In his own words, Fashanu's failure to achieve the success his talent deserved was due, in part, to his admission that he was gay. He blamed the male-dominated, prejudiced world of British football for his failure to build an international career.

In a stinging outburst, he once said: "You have got to understand that footballers are very narrowminded people. It's the nature of the business. When you put yourself in the firing line, you are open to attack. I know I'm there to be shot down in flames."

Describing Justin Fashanu, a born-again Christian, and his brother John as "smashing lads", Mr Brooks said yesterday he was "completely devastated" by Justin's death.

After a spell playing football in the US and Canada and most recently working as a football coach with Maryland Mania, Justin Fashanu had recently visited Mr Brooks in London. "He'd come over from Atlantic City just to see me and have a chat. I think he must have been feeling some of the pressures and thought a chat to me might help. "I told him I wasn't happy about some of the things that had been attributed to him and some aspects of his lifestyle . . . I was very upset when Justin turned gay. I didn't like that at all," Mr Brooks added.

His tendency to run to the tabloid newspapers with details of his affairs with MPs and the former Coronation Street star Julie Goodyear, which were later revealed to be untrue, also brought Fashanu a great deal of criticism.

In 1992 Ms Goodyear was forced to deny reports that she and Fashanu had had an affair. "The only relationship I ever had with Justin was one of friendship, but he claimed it was a sexual relationship which was not true," she said. "He had already admitted he was gay.

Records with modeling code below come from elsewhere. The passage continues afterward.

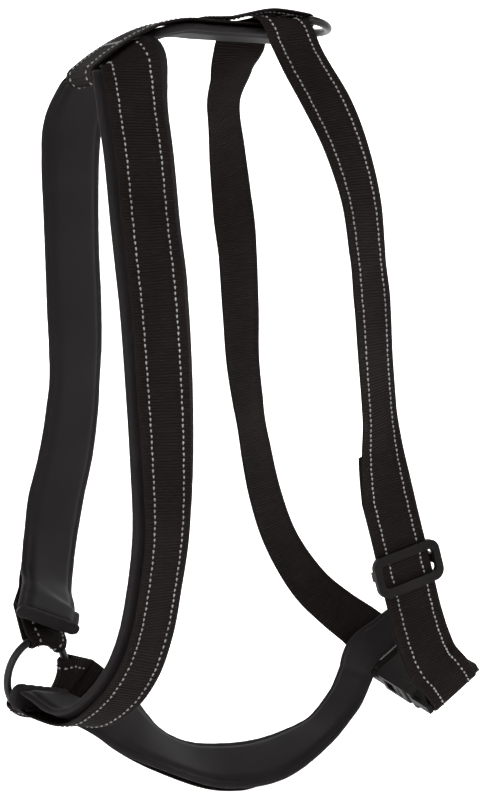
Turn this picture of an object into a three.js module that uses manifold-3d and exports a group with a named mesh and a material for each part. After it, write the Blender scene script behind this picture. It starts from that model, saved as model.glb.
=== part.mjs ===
// Padded Y-front dog walking harness, held open as if worn: millimetres, +X to the head, +Z up.
// The origin lies on the underside of the back pad, above the girth.
import * as THREE from 'three';
import { mergeVertices } from 'three/addons/utils/BufferGeometryUtils.js';
import Module from 'manifold-3d';

const wasm = await Module();
wasm.setup();

// ---- Driving dimensions ----
const GAP = 0.3;
const PAD_GAP = 0.55;
const WEB_WIDTH = 25;
const WEB_THICK = 1.4;
const PAD_WIDTH = 31.5;
const PAD_THICK = 4.5;
const PAD_EDGE = 2.4;
const PAD_TOP_THICK = 1.8;
const PAD_TOP_LENGTH = 22;
const BACK_PAD_WIDTH = 29;
const HEM_LENGTH = 3;
const HEM_THICK = 5.6;
const LOOP_WIDTH = 20;

const RING_RADIUS = 15.5;
const RING_WIRE = 1.65;
const RING_CENTRE = new THREE.Vector3(105, -2, -268);
const RING_NORMAL = new THREE.Vector3(-0.27, 0.955, -0.1).normalize();

const D_WIRE = 1.75;
const D_HALF_WIDTH = 15;
const D_DEPTH = 14.5;
const D_BAR = new THREE.Vector3(-20, 0, 8.25);
const D_DROOP = THREE.MathUtils.degToRad(12);

const BUCKLE_WIDTH = 30;
const BUCKLE_THICK = 9;
const BUCKLE_WALL = 1.7;
const BUCKLE_BAR = 1.6;
const BAR_SPREAD = 45;
const MALE_BAR = new THREE.Vector3(-69, 54, -283.5);
const BUCKLE_AXIS = new THREE.Vector3(0.05, 0.99, -0.12).normalize();
const BUCKLE_ACROSS = new THREE.Vector3(0.8, -0.112, -0.59).normalize();

const SLIDER_WIDTH = 33;
const SLIDER_LENGTH = 18.5;
const SLIDER_BAR = 4.1;
const SLIDER_PLATE = 2.4;
const SLIDER_AT = 33;

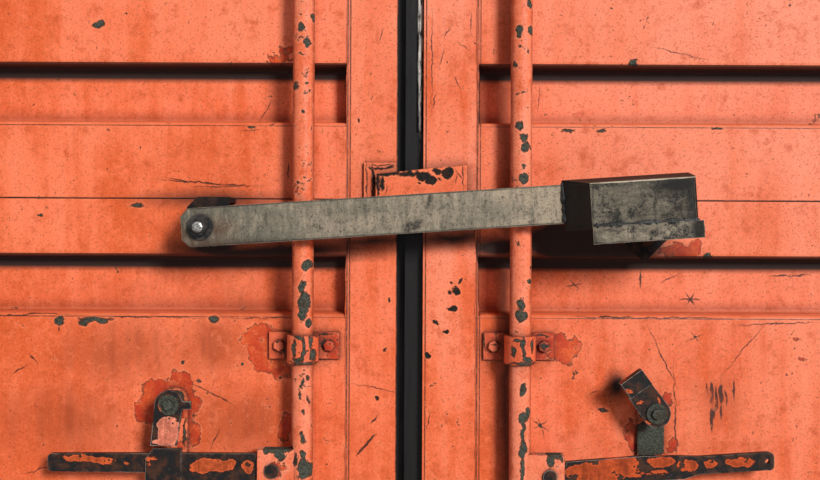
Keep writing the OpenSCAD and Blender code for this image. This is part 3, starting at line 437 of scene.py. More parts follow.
RIGHT_LINES = on_door(
    (696, 299, 9, 0.8, 4), (696, 299, 6, 0.7, 58), (696, 299, 6, 0.7, -55), (578, 285, 6, 0.6, 8),
    (578, 285, 5, 0.5, -42), (695.5, 336.4, 6, 0.5, 15), (695.5, 336.4, 5, 0.5, -50),
    (662.8, 355.5, 25, 0.6, -63.5), (676, 412, 36, 0.6, -88), (744, 348, 22, 0.5, 50),
    (713, 418, 12, 1.2, 90), (707, 387, 6, 0.9, 92), (712, 391, 10, 2.2, 87), (717, 398, 12, 1.5, 91),
    (722, 392, 9, 2.2, 89), (727, 397, 7, 1, 94), (715, 409, 8, 1.3, 88), (722, 410, 7, 1, 90),
    (680, 52, 20, 0.5, -12), (676, 277, 8, 0.7, 28), (645, 279, 1, 7), (541, 425, 7, 0.6, 28),
    (541, 425, 7, 0.6, -32), (542, 427, 8, 0.5, -72), (797, 274.5, 17, 1, 2), (660, 317, 56, 0.5, 0.5),
    (776, 322, 30, 0.6, 2), (540, 96, 9, 0.5, 84), (592, 392, 5, 0.5, 14), (606, 316, 24, 0.7, -1),
    (735, 388, 1, 9))
RIGHT_GRIME = on_door((717, 396, 14, 16), (545, 262, 16, 5), (500, 380, 12, 40))
# Painted shadows under the lock bar and the hood, beside the right catch and along the right rod's left side.
RIGHT_SHADOWS = on_door(
    (505, 247, 40, 9, 3), (566, 241, 44, 20), (612, 251, 52, 11), (617, 386, 7, 9), (506.5, 410, 1.8, 100))
RIGHT_SEAMS = on_door((477.2, 240, 0.55, 900), (480, 240, 0.4, 900))
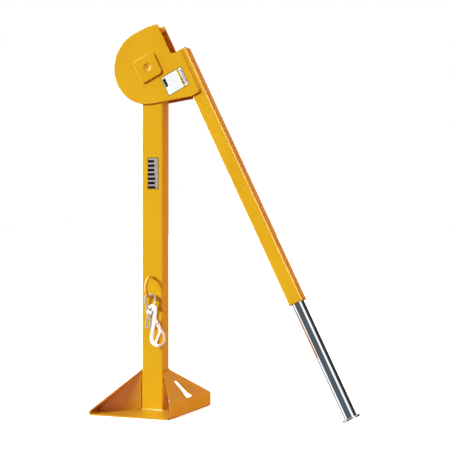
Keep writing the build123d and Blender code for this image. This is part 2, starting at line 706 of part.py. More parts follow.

I maintained a dignified silence, but I do believe things catch up with you," Ms Goodyear said.

However, not only was his professional life littered with difficulties, his relationship with his brother had also broken down in recent years.

John Fashanu, who played football for Wimbledon and England, had not spoken to his brother for seven years.

As the Fashanu family appealed to the media to be left alone, his lawyer, Mr Henri Brandman, said he was "absolutely distraught at this tragic time".